▸ Short task
In the material below, the lines containing the word "piece" are required; copy each of them.

====== Provided records ======

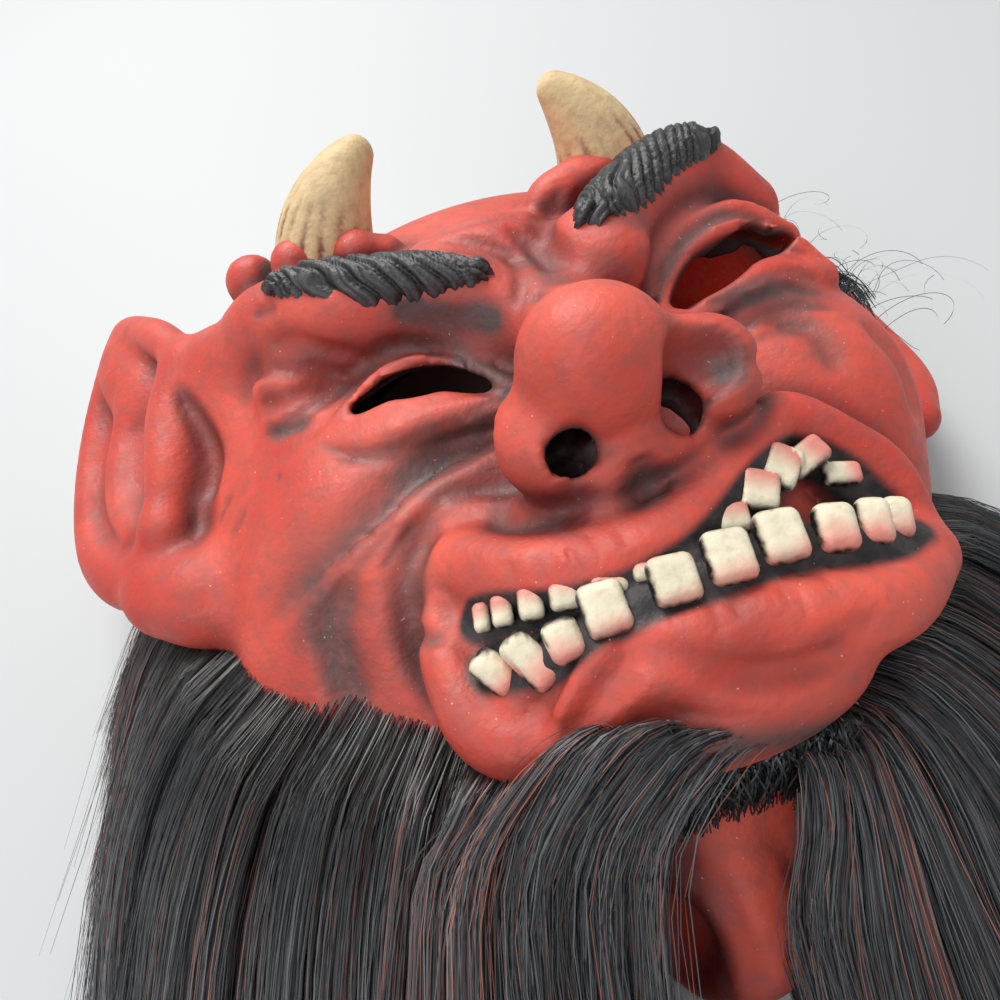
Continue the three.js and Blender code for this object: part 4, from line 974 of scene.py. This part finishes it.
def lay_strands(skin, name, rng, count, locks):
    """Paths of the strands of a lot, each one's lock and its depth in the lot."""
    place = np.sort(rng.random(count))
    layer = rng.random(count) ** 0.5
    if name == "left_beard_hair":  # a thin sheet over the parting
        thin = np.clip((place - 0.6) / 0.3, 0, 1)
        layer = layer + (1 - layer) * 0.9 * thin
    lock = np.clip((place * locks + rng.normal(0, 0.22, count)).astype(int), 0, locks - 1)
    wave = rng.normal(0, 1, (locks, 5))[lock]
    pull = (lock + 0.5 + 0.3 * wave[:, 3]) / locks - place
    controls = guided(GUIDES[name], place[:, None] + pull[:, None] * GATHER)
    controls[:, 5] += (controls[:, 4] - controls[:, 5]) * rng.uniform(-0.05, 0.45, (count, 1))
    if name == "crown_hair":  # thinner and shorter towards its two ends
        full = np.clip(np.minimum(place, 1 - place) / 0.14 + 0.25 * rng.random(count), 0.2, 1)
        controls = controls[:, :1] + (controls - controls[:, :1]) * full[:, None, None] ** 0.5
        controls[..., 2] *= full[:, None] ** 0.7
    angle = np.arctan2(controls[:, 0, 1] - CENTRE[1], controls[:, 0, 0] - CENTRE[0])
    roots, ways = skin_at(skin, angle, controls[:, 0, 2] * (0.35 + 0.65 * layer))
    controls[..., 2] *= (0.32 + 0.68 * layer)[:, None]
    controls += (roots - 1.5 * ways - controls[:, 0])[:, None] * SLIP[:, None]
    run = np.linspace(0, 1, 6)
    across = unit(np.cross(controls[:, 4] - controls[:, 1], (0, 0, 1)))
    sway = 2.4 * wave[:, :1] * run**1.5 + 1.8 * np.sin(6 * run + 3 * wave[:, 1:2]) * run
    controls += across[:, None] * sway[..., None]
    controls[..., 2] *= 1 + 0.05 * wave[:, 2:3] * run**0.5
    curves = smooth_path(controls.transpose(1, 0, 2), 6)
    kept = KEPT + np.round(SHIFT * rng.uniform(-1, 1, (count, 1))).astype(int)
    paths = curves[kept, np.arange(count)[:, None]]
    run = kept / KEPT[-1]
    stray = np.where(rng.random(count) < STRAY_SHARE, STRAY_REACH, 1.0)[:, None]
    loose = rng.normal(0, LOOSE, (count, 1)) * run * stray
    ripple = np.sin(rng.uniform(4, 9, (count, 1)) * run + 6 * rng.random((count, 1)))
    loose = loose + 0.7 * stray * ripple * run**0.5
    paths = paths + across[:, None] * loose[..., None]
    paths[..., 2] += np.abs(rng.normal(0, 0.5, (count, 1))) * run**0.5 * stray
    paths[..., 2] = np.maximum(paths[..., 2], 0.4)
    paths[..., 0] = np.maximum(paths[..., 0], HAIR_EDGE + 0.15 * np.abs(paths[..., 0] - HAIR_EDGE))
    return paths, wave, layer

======
====== Provided records ======

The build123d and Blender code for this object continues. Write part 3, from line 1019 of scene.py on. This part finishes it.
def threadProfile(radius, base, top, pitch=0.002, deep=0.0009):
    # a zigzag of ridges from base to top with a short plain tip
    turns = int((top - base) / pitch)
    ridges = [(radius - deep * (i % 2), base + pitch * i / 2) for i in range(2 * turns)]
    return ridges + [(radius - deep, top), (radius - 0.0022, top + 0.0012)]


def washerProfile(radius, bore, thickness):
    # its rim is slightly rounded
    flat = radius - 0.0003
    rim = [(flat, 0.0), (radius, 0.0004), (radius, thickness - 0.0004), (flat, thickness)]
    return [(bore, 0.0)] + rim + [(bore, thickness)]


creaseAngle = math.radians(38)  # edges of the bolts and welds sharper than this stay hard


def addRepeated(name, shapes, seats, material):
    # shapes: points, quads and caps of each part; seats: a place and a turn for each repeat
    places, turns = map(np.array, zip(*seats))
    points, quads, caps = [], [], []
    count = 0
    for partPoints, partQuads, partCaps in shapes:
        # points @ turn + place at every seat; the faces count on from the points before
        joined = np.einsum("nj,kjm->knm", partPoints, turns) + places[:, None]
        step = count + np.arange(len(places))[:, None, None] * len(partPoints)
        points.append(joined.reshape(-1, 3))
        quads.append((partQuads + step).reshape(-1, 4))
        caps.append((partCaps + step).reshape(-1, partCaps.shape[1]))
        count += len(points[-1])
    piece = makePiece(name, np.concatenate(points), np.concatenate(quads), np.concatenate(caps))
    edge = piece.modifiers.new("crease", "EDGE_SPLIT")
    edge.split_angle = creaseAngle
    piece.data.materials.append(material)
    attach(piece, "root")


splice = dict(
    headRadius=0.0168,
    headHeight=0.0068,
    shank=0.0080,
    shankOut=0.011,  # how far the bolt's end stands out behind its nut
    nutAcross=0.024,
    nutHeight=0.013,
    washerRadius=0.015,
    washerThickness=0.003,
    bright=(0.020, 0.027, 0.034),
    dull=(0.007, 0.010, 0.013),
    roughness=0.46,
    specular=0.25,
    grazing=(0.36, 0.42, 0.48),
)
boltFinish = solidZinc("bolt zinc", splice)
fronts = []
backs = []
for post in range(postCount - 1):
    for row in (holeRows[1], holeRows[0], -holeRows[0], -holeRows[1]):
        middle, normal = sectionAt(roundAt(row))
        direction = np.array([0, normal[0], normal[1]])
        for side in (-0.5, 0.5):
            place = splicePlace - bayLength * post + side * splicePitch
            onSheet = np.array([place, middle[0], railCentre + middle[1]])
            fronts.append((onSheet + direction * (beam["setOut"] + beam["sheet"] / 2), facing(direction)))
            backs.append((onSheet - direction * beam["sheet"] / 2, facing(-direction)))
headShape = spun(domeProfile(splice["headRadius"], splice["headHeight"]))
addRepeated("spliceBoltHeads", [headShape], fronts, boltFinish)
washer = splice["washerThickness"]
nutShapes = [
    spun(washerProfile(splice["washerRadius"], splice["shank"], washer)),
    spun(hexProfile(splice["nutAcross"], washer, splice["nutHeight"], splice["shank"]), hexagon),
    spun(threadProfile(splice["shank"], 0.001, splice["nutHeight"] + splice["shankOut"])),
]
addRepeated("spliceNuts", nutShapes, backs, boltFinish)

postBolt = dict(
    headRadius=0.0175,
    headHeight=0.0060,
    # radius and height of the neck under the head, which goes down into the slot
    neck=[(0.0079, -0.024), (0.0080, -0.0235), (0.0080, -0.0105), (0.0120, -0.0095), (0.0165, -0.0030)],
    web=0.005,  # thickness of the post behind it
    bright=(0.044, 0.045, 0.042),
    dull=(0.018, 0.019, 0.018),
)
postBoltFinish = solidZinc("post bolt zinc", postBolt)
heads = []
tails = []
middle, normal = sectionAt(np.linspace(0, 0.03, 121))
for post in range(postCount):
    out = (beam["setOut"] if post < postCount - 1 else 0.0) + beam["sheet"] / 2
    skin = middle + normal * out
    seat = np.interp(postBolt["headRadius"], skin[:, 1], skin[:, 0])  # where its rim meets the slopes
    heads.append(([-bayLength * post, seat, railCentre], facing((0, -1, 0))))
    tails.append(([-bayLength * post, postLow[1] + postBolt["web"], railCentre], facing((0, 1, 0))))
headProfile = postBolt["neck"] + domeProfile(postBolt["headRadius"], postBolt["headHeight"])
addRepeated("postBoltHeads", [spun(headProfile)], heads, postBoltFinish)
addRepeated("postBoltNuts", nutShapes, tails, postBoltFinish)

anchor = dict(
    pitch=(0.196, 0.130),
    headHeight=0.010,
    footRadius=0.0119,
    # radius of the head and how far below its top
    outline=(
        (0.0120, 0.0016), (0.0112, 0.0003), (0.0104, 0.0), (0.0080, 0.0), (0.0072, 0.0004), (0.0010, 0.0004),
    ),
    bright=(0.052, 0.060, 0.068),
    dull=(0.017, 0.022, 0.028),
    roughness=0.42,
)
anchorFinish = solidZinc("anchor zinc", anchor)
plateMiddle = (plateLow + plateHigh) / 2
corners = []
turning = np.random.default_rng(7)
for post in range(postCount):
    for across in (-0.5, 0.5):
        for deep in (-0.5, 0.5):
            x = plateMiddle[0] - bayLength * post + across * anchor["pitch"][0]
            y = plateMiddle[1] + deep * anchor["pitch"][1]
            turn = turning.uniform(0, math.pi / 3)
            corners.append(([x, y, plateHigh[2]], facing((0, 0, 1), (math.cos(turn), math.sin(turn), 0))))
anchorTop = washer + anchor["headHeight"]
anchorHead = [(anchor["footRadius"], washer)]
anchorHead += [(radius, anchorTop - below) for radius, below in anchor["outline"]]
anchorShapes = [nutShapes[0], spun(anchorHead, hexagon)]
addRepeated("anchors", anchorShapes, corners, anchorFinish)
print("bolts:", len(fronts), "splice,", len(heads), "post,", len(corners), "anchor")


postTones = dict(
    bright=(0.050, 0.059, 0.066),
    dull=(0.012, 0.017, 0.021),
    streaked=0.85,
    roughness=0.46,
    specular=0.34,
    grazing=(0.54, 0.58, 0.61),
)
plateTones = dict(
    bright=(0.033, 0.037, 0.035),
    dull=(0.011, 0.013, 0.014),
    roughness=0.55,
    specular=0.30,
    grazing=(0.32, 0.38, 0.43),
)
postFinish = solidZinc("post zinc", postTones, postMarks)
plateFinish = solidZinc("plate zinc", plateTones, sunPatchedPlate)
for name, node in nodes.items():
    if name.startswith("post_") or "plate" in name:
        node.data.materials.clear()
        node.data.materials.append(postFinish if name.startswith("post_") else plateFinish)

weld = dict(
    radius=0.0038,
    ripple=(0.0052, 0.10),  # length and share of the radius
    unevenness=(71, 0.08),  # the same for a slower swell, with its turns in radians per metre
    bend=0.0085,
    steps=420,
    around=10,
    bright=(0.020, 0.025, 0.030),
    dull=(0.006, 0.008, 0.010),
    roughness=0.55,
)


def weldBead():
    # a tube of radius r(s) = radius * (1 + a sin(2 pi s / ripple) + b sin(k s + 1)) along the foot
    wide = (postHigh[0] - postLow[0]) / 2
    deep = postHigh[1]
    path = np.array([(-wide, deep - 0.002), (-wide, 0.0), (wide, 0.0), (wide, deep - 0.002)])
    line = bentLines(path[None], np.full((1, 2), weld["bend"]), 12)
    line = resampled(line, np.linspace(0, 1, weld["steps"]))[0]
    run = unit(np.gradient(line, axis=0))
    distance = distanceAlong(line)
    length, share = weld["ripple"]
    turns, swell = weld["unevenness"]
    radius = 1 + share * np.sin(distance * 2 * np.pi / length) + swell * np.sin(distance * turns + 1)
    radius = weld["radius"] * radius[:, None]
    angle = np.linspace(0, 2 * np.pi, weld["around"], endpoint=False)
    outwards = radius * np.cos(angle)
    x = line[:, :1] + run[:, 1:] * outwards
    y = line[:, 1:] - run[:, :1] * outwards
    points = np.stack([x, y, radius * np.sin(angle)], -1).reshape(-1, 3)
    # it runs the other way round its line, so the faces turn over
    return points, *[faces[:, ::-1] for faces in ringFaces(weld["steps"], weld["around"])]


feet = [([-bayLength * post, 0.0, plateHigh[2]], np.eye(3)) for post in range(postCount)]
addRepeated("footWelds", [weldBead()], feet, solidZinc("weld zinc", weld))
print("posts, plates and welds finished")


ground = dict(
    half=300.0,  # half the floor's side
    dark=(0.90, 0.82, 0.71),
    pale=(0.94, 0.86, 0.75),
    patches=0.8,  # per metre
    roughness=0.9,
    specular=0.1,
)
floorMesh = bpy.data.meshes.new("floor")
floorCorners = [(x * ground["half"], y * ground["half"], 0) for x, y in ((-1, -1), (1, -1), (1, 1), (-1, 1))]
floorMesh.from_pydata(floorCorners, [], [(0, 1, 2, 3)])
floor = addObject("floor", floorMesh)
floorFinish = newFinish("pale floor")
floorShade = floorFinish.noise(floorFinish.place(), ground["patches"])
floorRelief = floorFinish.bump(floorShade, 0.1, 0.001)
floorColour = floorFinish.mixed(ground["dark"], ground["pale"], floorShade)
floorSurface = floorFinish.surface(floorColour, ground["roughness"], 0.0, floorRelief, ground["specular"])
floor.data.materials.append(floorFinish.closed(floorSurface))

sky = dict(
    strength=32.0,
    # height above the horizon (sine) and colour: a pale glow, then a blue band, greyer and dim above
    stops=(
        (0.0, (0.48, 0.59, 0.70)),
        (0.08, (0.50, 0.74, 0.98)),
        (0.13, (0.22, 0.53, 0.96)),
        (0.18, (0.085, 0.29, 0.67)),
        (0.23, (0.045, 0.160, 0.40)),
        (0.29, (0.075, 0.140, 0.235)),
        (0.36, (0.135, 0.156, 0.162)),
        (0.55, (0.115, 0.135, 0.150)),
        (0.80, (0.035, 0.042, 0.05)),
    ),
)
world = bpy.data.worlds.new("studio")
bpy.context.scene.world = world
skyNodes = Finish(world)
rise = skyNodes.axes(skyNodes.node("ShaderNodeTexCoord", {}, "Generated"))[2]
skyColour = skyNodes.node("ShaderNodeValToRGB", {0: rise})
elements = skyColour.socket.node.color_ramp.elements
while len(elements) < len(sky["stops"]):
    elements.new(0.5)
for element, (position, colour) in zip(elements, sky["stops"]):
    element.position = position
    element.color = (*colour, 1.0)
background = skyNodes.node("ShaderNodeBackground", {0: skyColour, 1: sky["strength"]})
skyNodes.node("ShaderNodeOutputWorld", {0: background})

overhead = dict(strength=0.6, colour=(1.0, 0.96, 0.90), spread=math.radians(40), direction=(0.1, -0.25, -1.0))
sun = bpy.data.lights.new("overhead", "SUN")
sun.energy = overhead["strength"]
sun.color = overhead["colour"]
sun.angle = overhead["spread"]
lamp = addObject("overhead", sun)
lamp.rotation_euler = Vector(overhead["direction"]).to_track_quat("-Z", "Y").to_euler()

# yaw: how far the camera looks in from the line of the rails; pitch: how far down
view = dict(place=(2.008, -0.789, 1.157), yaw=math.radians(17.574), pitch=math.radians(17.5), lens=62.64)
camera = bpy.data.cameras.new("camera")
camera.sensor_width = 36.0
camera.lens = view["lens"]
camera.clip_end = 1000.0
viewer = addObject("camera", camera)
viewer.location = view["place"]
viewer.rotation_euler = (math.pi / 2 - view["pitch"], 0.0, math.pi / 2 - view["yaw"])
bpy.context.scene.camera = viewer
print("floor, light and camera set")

======

▸ Expected output
    piece = makePiece(name, np.concatenate(points), np.concatenate(quads), np.concatenate(caps))
    edge = piece.modifiers.new("crease", "EDGE_SPLIT")
    piece.data.materials.append(material)
    attach(piece, "root")